▸ **Raw data**:
● ● ● ● ●

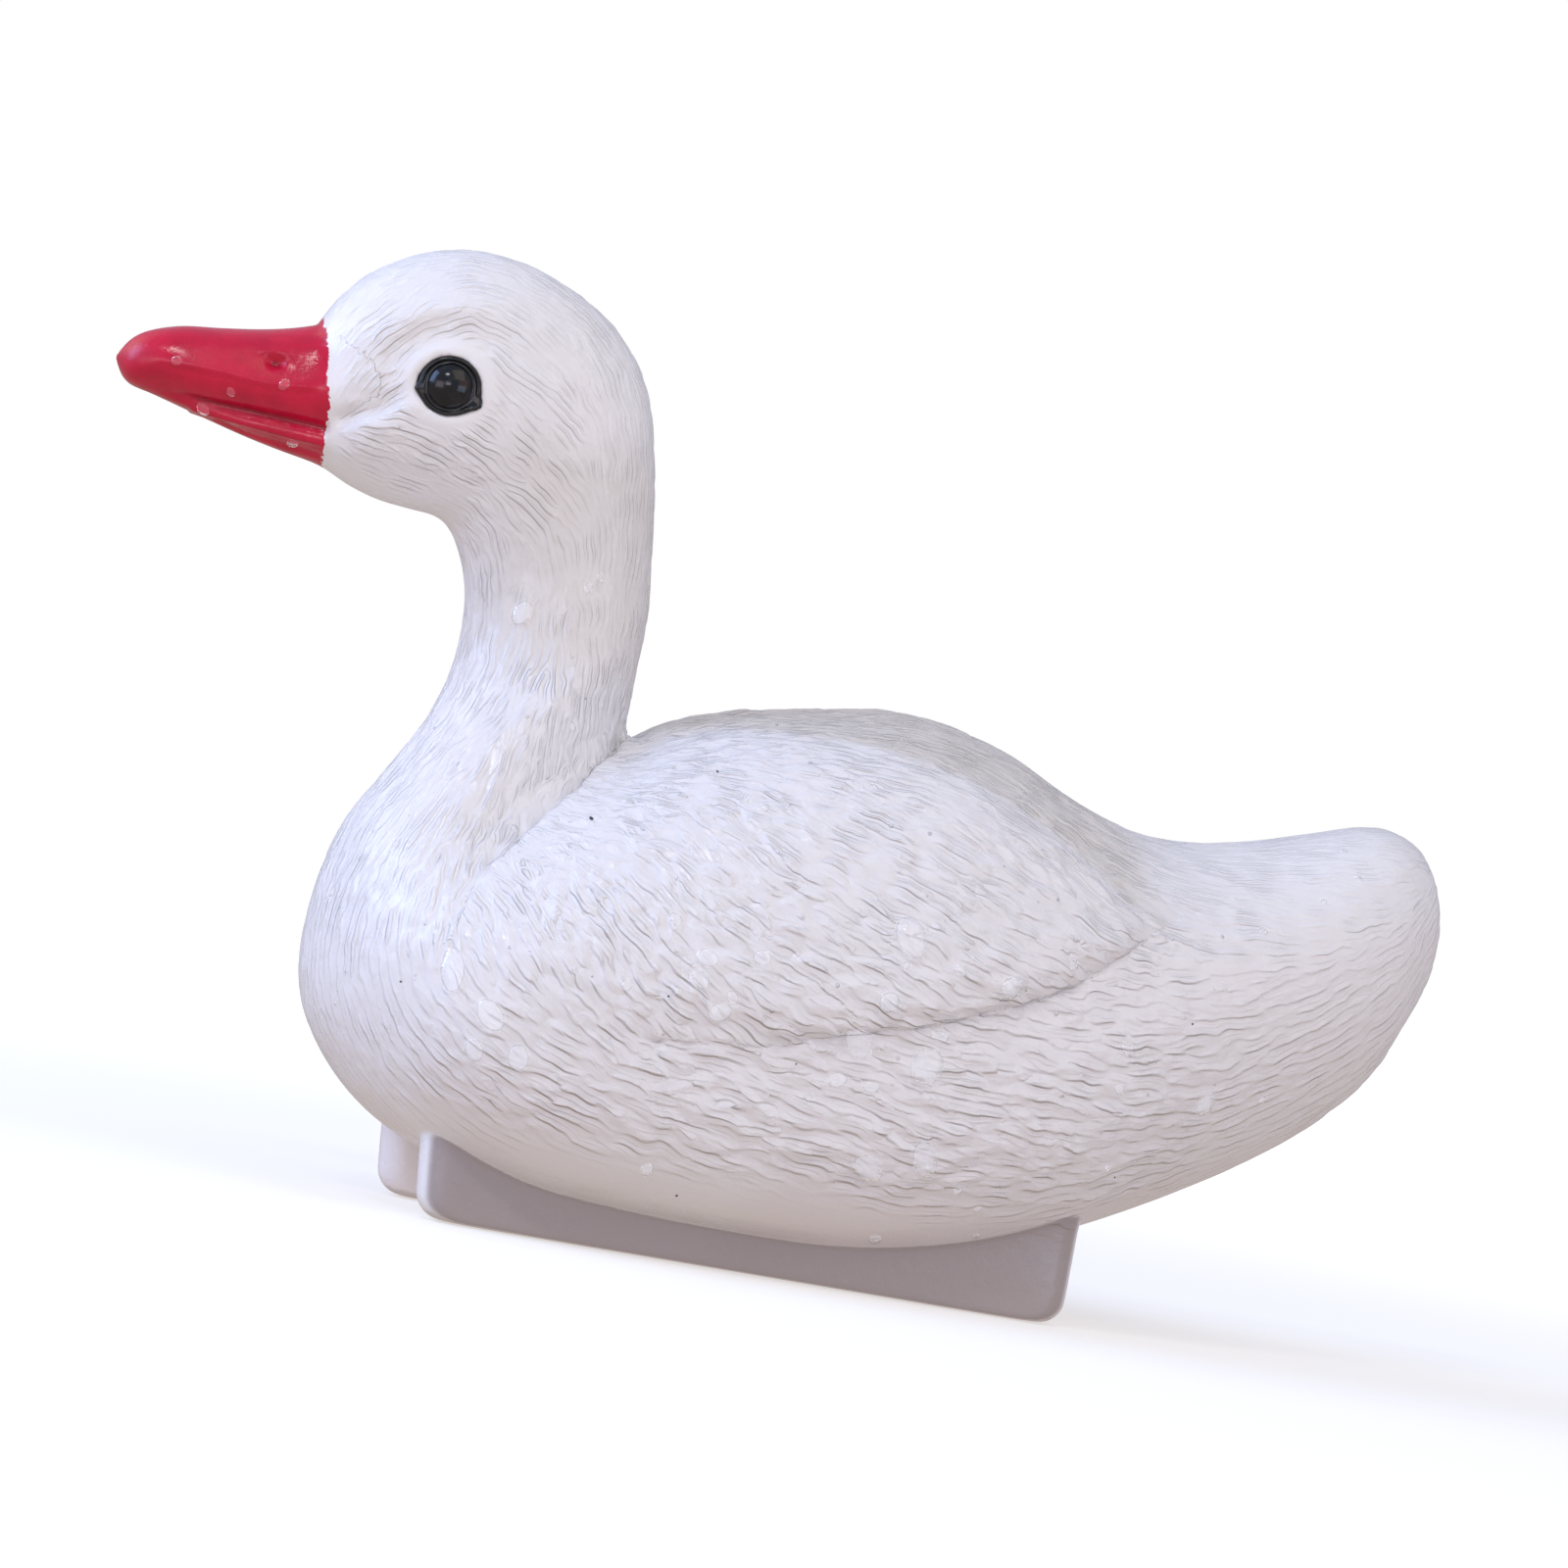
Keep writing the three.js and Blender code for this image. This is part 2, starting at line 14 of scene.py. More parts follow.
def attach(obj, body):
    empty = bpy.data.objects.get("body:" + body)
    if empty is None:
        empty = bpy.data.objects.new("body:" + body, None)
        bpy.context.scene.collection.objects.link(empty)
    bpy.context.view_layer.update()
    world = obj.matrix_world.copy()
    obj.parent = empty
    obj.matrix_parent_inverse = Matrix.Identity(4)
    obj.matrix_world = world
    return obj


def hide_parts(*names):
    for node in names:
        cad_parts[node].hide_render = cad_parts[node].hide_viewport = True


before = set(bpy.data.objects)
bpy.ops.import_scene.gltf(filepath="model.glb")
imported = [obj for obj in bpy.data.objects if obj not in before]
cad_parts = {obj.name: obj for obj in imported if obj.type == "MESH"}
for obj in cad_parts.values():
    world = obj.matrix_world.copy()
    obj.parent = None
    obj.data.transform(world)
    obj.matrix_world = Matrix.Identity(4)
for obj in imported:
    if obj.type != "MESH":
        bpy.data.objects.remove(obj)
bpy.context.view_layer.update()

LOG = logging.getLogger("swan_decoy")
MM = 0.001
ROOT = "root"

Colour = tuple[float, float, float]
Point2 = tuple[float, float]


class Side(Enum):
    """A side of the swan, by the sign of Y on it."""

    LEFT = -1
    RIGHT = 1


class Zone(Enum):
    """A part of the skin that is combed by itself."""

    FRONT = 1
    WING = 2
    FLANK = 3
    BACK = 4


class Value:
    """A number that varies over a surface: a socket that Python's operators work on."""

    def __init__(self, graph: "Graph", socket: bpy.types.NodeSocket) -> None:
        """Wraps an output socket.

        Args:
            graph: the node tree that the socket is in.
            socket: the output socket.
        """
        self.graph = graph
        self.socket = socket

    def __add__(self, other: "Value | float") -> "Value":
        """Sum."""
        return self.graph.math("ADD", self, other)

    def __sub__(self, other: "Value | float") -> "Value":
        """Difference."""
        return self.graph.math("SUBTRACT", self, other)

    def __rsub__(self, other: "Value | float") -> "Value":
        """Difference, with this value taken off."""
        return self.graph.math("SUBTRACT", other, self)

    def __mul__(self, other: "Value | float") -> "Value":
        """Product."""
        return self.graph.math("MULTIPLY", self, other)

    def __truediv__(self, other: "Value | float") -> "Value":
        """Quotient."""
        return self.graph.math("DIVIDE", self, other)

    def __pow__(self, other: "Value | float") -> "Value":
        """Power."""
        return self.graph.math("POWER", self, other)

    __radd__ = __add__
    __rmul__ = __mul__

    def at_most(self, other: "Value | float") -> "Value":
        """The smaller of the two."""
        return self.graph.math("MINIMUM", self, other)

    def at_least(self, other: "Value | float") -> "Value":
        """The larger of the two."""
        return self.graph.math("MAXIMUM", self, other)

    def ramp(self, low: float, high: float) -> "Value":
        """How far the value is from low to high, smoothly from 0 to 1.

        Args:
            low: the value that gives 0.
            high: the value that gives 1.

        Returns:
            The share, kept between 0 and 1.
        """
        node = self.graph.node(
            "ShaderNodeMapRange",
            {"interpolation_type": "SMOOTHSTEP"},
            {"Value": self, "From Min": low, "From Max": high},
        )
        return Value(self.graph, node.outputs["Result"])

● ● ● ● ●

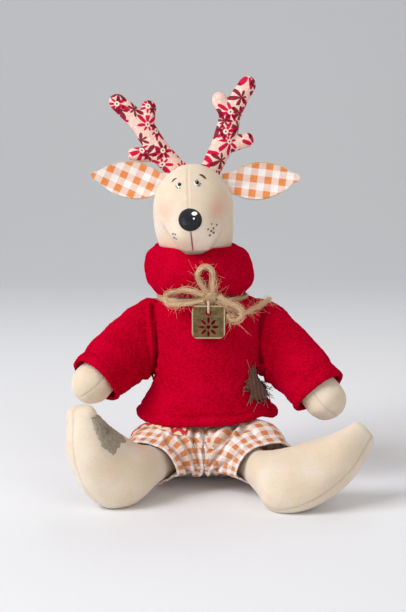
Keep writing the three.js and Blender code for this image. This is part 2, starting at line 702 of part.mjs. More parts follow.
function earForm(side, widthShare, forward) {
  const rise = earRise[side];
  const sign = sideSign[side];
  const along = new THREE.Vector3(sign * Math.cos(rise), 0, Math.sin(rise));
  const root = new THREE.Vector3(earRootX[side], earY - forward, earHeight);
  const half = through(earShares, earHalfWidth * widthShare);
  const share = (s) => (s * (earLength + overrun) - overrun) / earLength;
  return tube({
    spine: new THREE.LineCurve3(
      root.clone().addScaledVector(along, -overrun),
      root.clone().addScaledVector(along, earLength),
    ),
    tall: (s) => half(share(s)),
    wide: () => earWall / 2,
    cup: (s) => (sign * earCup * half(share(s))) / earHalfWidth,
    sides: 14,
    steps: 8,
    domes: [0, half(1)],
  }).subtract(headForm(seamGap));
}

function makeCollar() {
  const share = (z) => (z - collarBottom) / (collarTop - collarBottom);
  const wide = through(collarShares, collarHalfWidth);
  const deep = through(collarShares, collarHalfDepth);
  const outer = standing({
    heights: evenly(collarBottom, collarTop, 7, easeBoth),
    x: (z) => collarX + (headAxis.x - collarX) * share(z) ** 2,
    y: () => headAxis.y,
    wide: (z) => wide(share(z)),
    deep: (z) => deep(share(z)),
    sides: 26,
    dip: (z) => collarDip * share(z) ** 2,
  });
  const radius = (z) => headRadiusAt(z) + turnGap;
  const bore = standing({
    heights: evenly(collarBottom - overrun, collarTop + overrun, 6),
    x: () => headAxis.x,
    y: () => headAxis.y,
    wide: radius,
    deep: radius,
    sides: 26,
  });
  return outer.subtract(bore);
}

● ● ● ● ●

▸ **What is asked**:
Solely the line containing "scene.py. More parts follow.", the line containing "cad_parts[node].hide_render = cad_parts[node].hide_viewport", and the lines between them are to be given again, exactly as written.

▸ **Reply**:
Keep writing the three.js and Blender code for this image. This is part 2, starting at line 14 of scene.py. More parts follow.
def attach(obj, body):
    empty = bpy.data.objects.get("body:" + body)
    if empty is None:
        empty = bpy.data.objects.new("body:" + body, None)
        bpy.context.scene.collection.objects.link(empty)
    bpy.context.view_layer.update()
    world = obj.matrix_world.copy()
    obj.parent = empty
    obj.matrix_parent_inverse = Matrix.Identity(4)
    obj.matrix_world = world
    return obj


def hide_parts(*names):
    for node in names:
        cad_parts[node].hide_render = cad_parts[node].hide_viewport = True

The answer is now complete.